I did enjoy it, but I admit that living in a time where everything is tell-all, and people are given the facts of every gory detail, the story was...well, not very scary, and a little frustrating with all the information it did withhold. But there you have it. Maybe James intended to frustrate me personally. (Yeah, not likely.)

Borgel by Daniel Pinkwater

Borgel
by Daniel Pinkwater

Pinkwater puzzles me. By all accounts, I should love this guy's writing: he's silly, and random, and odd. Normally I really like silly, I love random (isn't that the charm behind things like Monty Python and Douglas Adam's novels?), and I AM odd.

Buuut...somehow, I really haven't gotten IN to Pinkwater.

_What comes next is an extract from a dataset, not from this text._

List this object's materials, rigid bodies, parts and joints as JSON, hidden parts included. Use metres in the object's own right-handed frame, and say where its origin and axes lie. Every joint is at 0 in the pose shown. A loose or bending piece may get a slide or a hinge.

This isn't the first one of his books that I've tried, but this is the first that I liked. And I'm still baffled that I'm not in love with him. Oh well. Maybe in some other decade?

I guess if you want a synopsis, the book is about a kid who has an Uncle Borgel show up one day to live with his family. They have no idea who he is, but they take him in. Turns out that he is actually from another planet and he lets the kid and the family dog go with him on his interstellar travels in an old car. And they get to see, among many different things, a magical, cosmic Popsicle.

See? I should love this! But I don't. I'm puzzled. I mean, why not?